In the book I found this
http://www.wolframscience.com/nksonline/page-1058a-text
"Quantum computing (1980s): there is the potential for fundamental parallelism in computations."
Best wishes.
exponential to linear complexity
More precisely, a classical algorithm of exponential complexity should lead to a quantum algorithm of linear complexity.
Is this correct ?
Is this against the principe of computational equivalence ?
It just isn't correct. Leaving aside for a moment the fact that QC is almost purely theoretical at this point, QC does not do "more" computation per step or process unlimited amounts of information. There is no more information in a q-bit than in a classical bit - each answers exactly one yes or no question. There are just some sorts of questions that it is inefficient to ask classically, particularly about averages or ensembles, that in principle might be asked much more directly of q-bits.
You can in some cases directly access information about averages or correlations, that classically you'd have to sum over a large number of states to answer the same way. But you don't have the information a classical algorithm would use to get the answer. You get correlation information at the expense of level information, or average information at the expense of component information, etc. If that makes the particular bits you want more accessible great, it gives a speed up for those sorts of questions.
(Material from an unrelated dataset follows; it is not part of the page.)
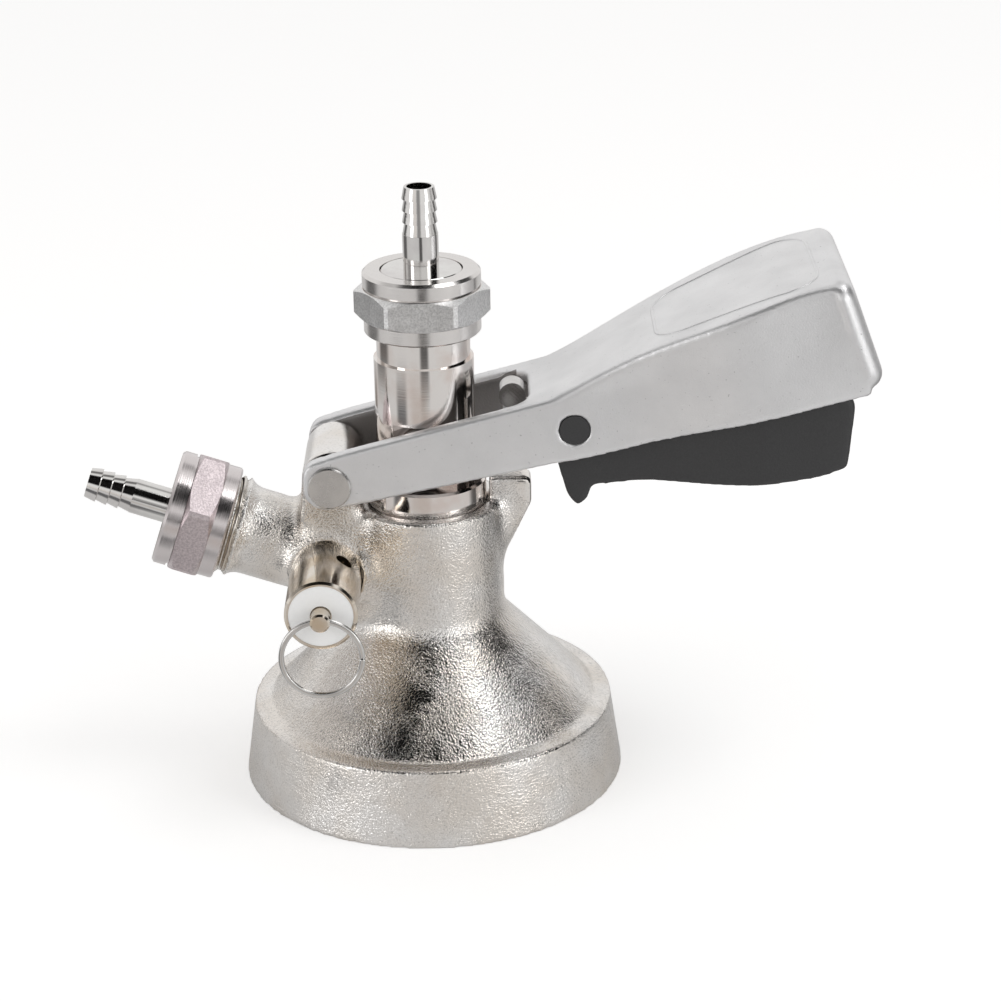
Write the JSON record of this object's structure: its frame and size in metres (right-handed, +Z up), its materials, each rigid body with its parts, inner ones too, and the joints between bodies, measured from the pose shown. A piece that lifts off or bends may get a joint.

It blurs out other bits, rendering them inaccessible. (You know an average without knowing the individual values of the things averaged, e.g.) But if those are things you don't care about, no problem.
A bubble sort algorithm doesn't use every possible pairwise comparison to order a list. It therefore gives a speed-up compared to inefficient comparison of all possible pairings, when you don't care about the value of every pairwise comparison. Limiting the questions asked to only the ones needed is the source of the speed up. Same thing happens with QC. The aspects of a system that can in principle be queried, include useful overall averages or other ensemble properties, correlations, and power spectra, which classically would require adding up lots of bits to deduce. QM allows bits of information about such questions to be found without the classically intervening details. (Indeed, it forces there to be a trade off between them, such that knowing one exactly implies not knowing the others).
That's the claim of careful QC advocates. Even that remains a theoretical and possible advantage at this point, not a realized one. There are a lot of uncareful QC claims in the world, though.